• REQUIREMENTS: Restate the span of lines that starts with the line containing "Model this object" and ends with the line containing "running_gap = 0.05", word for word, including both, with nothing else.

* Start DATASET CONTENT *

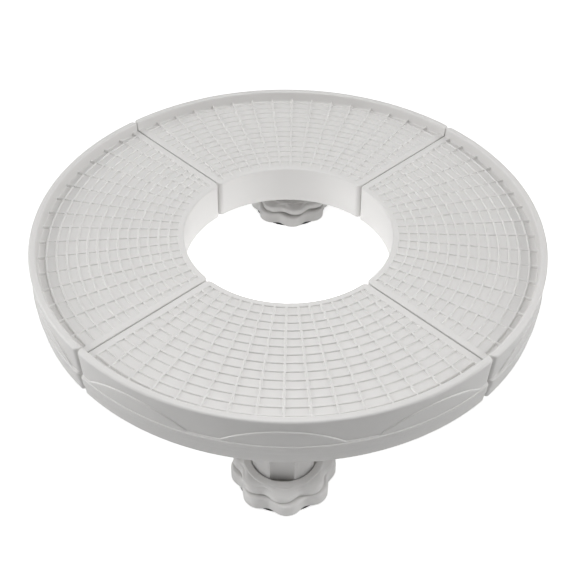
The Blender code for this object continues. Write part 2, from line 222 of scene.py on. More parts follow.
# %% Finishes that use the grain
def moulded_finish(name, colour, roughness, drift, grain_scale, relief, relief_depth):
    """A Principled finish fed by the grain group. Drift is (tone, gloss); relief a strength."""
    material = bpy.data.materials.new(name)
    material.use_nodes = True
    nodes, links = material.node_tree.nodes, material.node_tree.links
    shader = nodes["Principled BSDF"]
    grain = nodes.new("ShaderNodeGroup")
    grain.node_tree = MOULDED_GRAIN
    grain.inputs["Colour"].default_value = (*colour, 1)
    grain.inputs["Colour drift"].default_value = drift[0]
    grain.inputs["Roughness"].default_value = roughness
    grain.inputs["Roughness drift"].default_value = drift[1]
    grain.inputs["Grain scale"].default_value = grain_scale
    grain.inputs["Drift scale"].default_value = 9
    bump = nodes.new("ShaderNodeBump")
    bump.inputs["Strength"].default_value = relief
    bump.inputs["Distance"].default_value = relief_depth
    links.new(grain.outputs["Colour"], shader.inputs["Base Color"])
    links.new(grain.outputs["Roughness"], shader.inputs["Roughness"])
    links.new(grain.outputs["Height"], bump.inputs["Height"])
    links.new(bump.outputs["Normal"], shader.inputs["Normal"])
    return material


PLASTIC = moulded_finish(
    "pale grey polypropylene", (0.752, 0.742, 0.730), 0.46, (0.05, 0.12), 2600, 0.35, 0.05 * MM
)
RUBBER = moulded_finish(
    "black rubber", (0.018, 0.018, 0.019), 0.75, (0.3, 0.1), 1800, 0.5, 0.1 * MM
)
ACETAL = moulded_finish(
    "natural acetal", (0.82, 0.815, 0.77), 0.35, (0.03, 0.1), 3000, 0.2, 0.03 * MM
)


def steel_finish():
    """Bright drawn tube: metal whose gloss varies in fine streaks."""
    material = bpy.data.materials.new("zinc plated steel")
    material.use_nodes = True
    nodes, links = material.node_tree.nodes, material.node_tree.links
    shader = nodes["Principled BSDF"]
    shader.inputs["Metallic"].default_value = 1.0
    shader.inputs["Base Color"].default_value = (0.66, 0.66, 0.67, 1)
    place = nodes.new("ShaderNodeTexCoord")
    streaks = nodes.new("ShaderNodeTexNoise")
    streaks.inputs["Scale"].default_value = 900
    streaks.inputs["Detail"].default_value = 3
    spread = nodes.new("ShaderNodeMapRange")
    spread.inputs["To Min"].default_value = 0.2
    spread.inputs["To Max"].default_value = 0.36
    bump = nodes.new("ShaderNodeBump")
    bump.inputs["Strength"].default_value = 0.15
    bump.inputs["Distance"].default_value = 0.02 * MM
    links.new(place.outputs["Object"], streaks.inputs["Vector"])
    links.new(streaks.outputs["Fac"], spread.inputs["Value"])
    links.new(spread.outputs["Result"], shader.inputs["Roughness"])
    links.new(streaks.outputs["Fac"], bump.inputs["Height"])
    links.new(bump.outputs["Normal"], shader.inputs["Normal"])
    return material


STEEL = steel_finish()
print("finishes:", [material.name for material in (PLASTIC, RUBBER, ACETAL, STEEL)])

# %% [markdown]
# ## The tray's deck
# The deck is a shallow grid: fifteen ribs run outwards and thirteen run round, over pockets a
# little over a millimetre deep, inside a flat border. Outside the last rib is a deeper gutter,
# which the outward ribs cross, and then the raised rim.
# All of it is one height over a polar grid. The grid's own lines lie along the edges of the
# ribs, because a line at a set distance beside a rib's middle is still straight, so the ribs
# come out crisp with few faces. Heights are in millimetres below the rim's top.

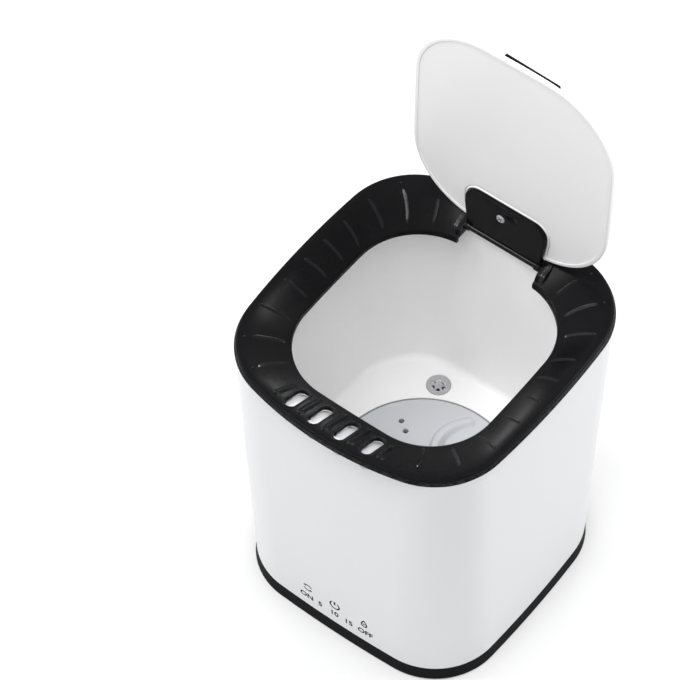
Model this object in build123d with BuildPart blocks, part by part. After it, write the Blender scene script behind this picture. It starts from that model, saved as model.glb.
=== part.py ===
from build123d import *
import os
from dataclasses import dataclass, replace
from math import acos, cos, pi, radians, sin, tan

# Mini washing machine: a bucket-sized tub washer with a hinged lid, a geared pulsator
# drive and a small drain pump. Millimetres, +Z up, the front towards -Y. The origin is
# on the floor, in the middle of the whole depth and width.

# Driving dimensions: general
wall = 2.2                # moulded wall of the housing and the tub
seat_gap = 0.3            # clearance between two moulded pieces that nest
fit_gap = 0.1             # clearance of a plug, spigot or screw in its hole
running_gap = 0.05        # radial clearance of a shaft in its bearing

# Driving dimensions: body. The half width and half depth of the housing's top lead, and
# every other width and depth stands a named distance from them or from one that does
housing_top_half = 128.4
housing_top_depth = 133.5
housing_top_corner = 53.6
housing_top_bow = 7.4
side_flare = 3.4          # how much wider the housing is under the deck than at the floor
end_flare = 8.5           # the same, front and rear
base_half = housing_top_half - side_flare
base_depth = housing_top_depth - end_flare
base_corner = 64.5
base_bow = 6.0            # how far each side bows out over the straight line of its corners
floor_gap = 1.5           # the pan hangs this far over the floor, on its feet
band_top = 16.4           # upper edge of the black band
pan_floor = 3.0
band_draft = 1.0

# Driving dimensions: deck ring
deck_underside = 315.4
deck_height = 6.5
deck_overhang = 4.1       # over the housing's sides, and so on
deck_back_overhang = 5.8
deck_front_overhang = 10.9
deck_half = housing_top_half + deck_overhang
deck_back = housing_top_depth + deck_back_overhang
deck_front = housing_top_depth + deck_front_overhang
deck_corner = 70.5
deck_side_bow = 8.9
deck_back_bow = 8.0
deck_front_bow = 26.0
deck_lip = 2.2            # height of the thin lip round the deck's lower edge
deck_lip_step = 1.2
deck_rim = 4.5            # width of the flat rim outside the dish
deck_skin = 2.4
mouth_inset = 32.8        # from the housing's sides to the mouth's
mouth_end_inset = 34.8
mouth_half = housing_top_half - mouth_inset
mouth_depth = housing_top_depth - mouth_end_inset
mouth_corner = 61.5
mouth_bow = 2.7
mouth_drop = 10.7         # from the deck's underside down to the mouth's edge
mouth_height = deck_underside - mouth_drop
mouth_lip = 2.0           # the mouth's wall goes this far down
dish_power = 1.3          # over 1, the dish is steep at the mouth and flat at the rim
rib_height = 1.0
rib_width = 2.2
slot_pitch = 26.6
slot_count = 4
slot_width = 9.5
slot_length = 22.5
slot_inset = 16.3
slot_middle = slot_inset - housing_top_depth
slot_collar = 1.6
slot_depth = 8.0
rib_margin = 6.0
side_rib_count = 10
side_rib_first = -54.0    # bearings of the ribs along one side, from +X towards the rear
side_rib_last = 58.0
skirt_wall = 1.8
deck_edge_round = 2.0

# Driving dimensions: tub
tub_drop = 14.9           # from the deck's underside down to the tub's flange
tub_side_room = 17.4      # from the housing's sides to the inside of the tub
tub_end_room = 18.9
tub_draft = 3.0
tub_end_draft = 3.9
tub_top_height = deck_underside - tub_drop
tub_top_half = housing_top_half - tub_side_room
tub_top_depth = housing_top_depth - tub_end_room
tub_floor_half = tub_top_half - tub_draft
tub_floor_depth = tub_top_depth - tub_end_draft
tub_corner = 63.0
tub_bow = 3.0
tub_flange = 2.5
tub_floor_fillet = 7.0
tub_recess_depth = 7.0
gasket_height = 2.0

# Driving dimensions: pulsator and its shaft
pulsator_side_room = 28.0
pulsator_radius = tub_floor_half - pulsator_side_room
pulsator_gap = 2.5
pulsator_rise = 5.0
pulsator_skin = 3.0
vane_count = 4
vane_height = 15.0
vane_inner = 17.0
vane_inset = 12.0
vane_outer = pulsator_radius - vane_inset
drain_hole_insets = (34.0, 22.0)
drain_hole_radii = [pulsator_radius - inset for inset in drain_hole_insets]
drain_hole_bearing = 145.0
drain_hole_radius = 2.6
cap_radius = 15.0
cap_height = 4.0
shaft_radius = 4.0
shaft_square = 5.6
bearing_radius = 11.0
bearing_width = 7.0
bearing_spacing = 5.0
seal_height = 6.0
hub_wall = 6.0

# Driving dimensions: gear drive
gear_module = 2.0
gear_teeth = 36
pinion_teeth = 10
gear_width = 8.0
pressure_angle = 25.0
tooth_addendum = 0.9      # of the module
tooth_dedendum = 1.15     # of the module
tooth_thinning = 0.25     # taken off each tooth's thickness at the pitch circle
gear_air = 2.0            # between a gear and the gearbox
gearbox_wall = 2.5
ear_radius = 5.0
ear_reach = 4.2           # from the gearbox's wall out to the middle of its ears
ear_bearings = (60.0, 180.0, 300.0)
motor_radius = 19.0
motor_length = 42.0
motor_shaft_radius = 2.5
motor_boss_radius = 6.0
motor_screw_offset = 12.5
motor_can = 2.0           # wall of the motor's can
motor_air = 8.0           # under the motor
armature_air = 1.0
gear_drop = 1.0           # from the lower bearing down to the gear

# Driving dimensions: drain
pump_x = -46.0
pump_end_room = 24.7
pump_y = tub_floor_depth - pump_end_room
pump_radius = 20.0
pump_height = 17.5
pump_floor = 39.5
pump_motor_radius = 14.0
pump_cup_height = 10.0
impeller_radius = 15.0
impeller_vanes = 6
pump_shaft_radius = 1.5
spout_radius = 8.0        # outside of every spout that a hose is pushed on
spout_bore = 5.6
spout_length = 11.0
hose_wall = 2.2
outlet_height = pump_floor + 8.5
outlet_offset = 10.5
outlet_bend = 12.0
spigot_x = 8.0
flange_radius = 13.0
flange_thickness = 2.5
nut_thickness = 3.5
clamp_width = 5.0
clamp_thickness = 0.9
strainer_radius = 11.0
strainer_thickness = 1.6

# Driving dimensions: fixings
column_inset = 41.0       # from the base's sides in to the middle of a column
column_x = base_half - column_inset
column_y = base_depth - column_inset
column_radius = 7.0
column_gap = 16.0         # from a column's top up to the tub's floor
screw_radius = 1.9
screw_head_radius = 3.6
screw_head_height = 2.4
foot_radius = 11.0
foot_stem_radius = 4.7
deck_screw_inset = 26.9
deck_screw_end_inset = 28.5
deck_screw_x = housing_top_half - deck_screw_inset
deck_screw_y = housing_top_depth - deck_screw_end_inset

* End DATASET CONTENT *

• SOLUTION TO THE EXERCISE:
Model this object in build123d with BuildPart blocks, part by part. After it, write the Blender scene script behind this picture. It starts from that model, saved as model.glb.
=== part.py ===
from build123d import *
import os
from dataclasses import dataclass, replace
from math import acos, cos, pi, radians, sin, tan

# Mini washing machine: a bucket-sized tub washer with a hinged lid, a geared pulsator
# drive and a small drain pump. Millimetres, +Z up, the front towards -Y. The origin is
# on the floor, in the middle of the whole depth and width.

# Driving dimensions: general
wall = 2.2                # moulded wall of the housing and the tub
seat_gap = 0.3            # clearance between two moulded pieces that nest
fit_gap = 0.1             # clearance of a plug, spigot or screw in its hole
running_gap = 0.05        # radial clearance of a shaft in its bearing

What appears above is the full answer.